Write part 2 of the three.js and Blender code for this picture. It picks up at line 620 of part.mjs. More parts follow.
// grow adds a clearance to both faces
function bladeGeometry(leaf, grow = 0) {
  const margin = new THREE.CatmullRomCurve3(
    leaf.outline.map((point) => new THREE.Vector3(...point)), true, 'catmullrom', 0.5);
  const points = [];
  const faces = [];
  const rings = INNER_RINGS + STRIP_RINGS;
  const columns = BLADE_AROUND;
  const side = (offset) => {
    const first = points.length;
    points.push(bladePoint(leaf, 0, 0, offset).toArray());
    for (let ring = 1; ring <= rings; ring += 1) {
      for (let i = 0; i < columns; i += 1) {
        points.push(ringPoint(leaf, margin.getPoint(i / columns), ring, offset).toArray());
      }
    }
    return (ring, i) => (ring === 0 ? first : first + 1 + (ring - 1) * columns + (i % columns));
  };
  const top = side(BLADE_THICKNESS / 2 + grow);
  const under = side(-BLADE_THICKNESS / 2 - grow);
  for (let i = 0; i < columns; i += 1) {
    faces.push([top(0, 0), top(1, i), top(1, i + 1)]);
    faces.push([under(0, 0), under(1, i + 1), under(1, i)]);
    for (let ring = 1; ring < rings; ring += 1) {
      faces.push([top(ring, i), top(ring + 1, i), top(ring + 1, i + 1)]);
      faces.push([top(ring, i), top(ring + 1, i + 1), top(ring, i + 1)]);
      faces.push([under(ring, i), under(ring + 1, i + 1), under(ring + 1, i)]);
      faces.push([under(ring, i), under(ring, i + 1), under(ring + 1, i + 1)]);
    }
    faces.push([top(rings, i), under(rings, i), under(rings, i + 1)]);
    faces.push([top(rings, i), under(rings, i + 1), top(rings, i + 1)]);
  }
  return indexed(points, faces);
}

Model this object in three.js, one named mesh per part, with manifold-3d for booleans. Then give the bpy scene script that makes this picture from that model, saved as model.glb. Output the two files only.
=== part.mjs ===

══════

Copy exactly, and only, the lines from the one containing "Model this object" through the last line of the listing.

| Answer to the task |
Model this object in three.js, one named mesh per part, with manifold-3d for booleans. Then give the bpy scene script that makes this picture from that model, saved as model.glb. Output the two files only.
=== part.mjs ===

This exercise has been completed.